The papers that follow explore the roots of the medical community’s seeming reluctance to acknowledge the severity of the medical error problem, the resultant price paid by the profession in terms of eroded public trust, and interventions intended to both heighten visibility of such issues and ensure corrective action. First, Michael Millenson attempts to deconstruct the historical refusal of the medical community to confront the role played by practitioners and hospitals in the medical error crisis. He asserts that such resistance not only has served to hamper efforts to formulate corrective policy interventions but also threatens to erode the very ethical underpinnings of the profession itself. Millenson, accordingly, challenges the IOM to abandon "gradualism" in favor of taking a more activist role in bringing about positive change. Perspectives by Carolyn Clancy and by William Richardson and Janet Corrigan follow.
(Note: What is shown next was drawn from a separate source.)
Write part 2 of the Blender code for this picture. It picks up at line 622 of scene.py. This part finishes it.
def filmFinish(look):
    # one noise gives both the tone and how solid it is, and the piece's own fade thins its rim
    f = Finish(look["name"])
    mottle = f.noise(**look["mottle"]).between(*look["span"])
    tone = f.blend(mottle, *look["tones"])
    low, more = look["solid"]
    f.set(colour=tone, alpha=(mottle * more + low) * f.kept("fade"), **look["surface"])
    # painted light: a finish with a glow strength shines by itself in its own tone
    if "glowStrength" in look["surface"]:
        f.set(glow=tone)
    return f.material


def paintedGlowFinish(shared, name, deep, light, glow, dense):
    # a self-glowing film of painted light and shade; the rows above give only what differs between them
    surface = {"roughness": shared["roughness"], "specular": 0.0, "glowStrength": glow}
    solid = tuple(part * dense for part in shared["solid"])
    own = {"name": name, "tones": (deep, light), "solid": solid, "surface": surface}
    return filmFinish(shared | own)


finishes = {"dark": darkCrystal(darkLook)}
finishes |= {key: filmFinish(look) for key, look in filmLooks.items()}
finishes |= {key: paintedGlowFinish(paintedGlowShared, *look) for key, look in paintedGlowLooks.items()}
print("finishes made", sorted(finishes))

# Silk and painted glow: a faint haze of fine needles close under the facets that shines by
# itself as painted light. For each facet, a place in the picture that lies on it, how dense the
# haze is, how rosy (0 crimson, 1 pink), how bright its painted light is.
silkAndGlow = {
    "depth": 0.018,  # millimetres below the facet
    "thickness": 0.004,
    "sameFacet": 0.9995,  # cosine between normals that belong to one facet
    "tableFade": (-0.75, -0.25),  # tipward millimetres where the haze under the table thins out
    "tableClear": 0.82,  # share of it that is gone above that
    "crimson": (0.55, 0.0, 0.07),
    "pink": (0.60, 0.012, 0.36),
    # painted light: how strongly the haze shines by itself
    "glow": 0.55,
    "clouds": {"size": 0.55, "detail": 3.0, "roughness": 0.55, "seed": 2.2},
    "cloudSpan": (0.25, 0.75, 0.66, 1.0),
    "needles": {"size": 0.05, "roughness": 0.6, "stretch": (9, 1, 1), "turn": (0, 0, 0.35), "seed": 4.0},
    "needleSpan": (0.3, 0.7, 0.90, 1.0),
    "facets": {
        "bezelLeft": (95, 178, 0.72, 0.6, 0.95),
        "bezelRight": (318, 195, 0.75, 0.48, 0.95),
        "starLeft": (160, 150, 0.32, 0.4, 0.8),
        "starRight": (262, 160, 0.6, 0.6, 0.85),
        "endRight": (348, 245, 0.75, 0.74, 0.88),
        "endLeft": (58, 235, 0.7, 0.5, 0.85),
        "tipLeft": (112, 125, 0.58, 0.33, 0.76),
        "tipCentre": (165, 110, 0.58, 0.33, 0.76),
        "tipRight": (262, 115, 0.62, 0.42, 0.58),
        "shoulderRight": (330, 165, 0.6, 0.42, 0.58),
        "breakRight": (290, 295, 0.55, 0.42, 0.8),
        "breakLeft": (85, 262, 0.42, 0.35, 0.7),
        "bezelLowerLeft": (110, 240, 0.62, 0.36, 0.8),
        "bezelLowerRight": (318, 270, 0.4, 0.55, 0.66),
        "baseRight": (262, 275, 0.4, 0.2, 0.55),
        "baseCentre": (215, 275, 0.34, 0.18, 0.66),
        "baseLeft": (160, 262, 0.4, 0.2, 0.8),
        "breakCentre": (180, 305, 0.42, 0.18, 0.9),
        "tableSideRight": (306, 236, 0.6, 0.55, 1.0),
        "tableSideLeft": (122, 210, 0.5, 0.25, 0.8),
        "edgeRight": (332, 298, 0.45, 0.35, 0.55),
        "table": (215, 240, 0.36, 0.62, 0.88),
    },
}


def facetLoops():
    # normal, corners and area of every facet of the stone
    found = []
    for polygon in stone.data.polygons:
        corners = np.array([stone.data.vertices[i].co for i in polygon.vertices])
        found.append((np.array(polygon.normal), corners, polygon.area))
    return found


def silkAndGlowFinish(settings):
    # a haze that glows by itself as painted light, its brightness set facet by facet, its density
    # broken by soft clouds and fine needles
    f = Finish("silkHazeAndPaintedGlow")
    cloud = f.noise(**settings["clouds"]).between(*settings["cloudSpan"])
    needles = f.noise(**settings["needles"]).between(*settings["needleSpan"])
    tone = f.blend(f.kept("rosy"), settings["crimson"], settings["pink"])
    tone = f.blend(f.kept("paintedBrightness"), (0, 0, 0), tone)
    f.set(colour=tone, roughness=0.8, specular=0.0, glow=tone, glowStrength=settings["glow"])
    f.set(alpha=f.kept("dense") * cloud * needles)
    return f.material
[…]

Next, Arnold Milstein and Nancy Adler use signal detection theory as a framework for discussing specific cognitive and motivational factors that often inhibit stakeholders’ awareness of clinical errors. The authors applaud the efforts of the National Quality Forum "to create universally visible, provider-specific measures of quality" and of the Leapfrog Group to "publicly identify and reward provider breakthroughs in patient safety," and they challenge health industry leaders to maintain focus on the issue of reducing medical errors.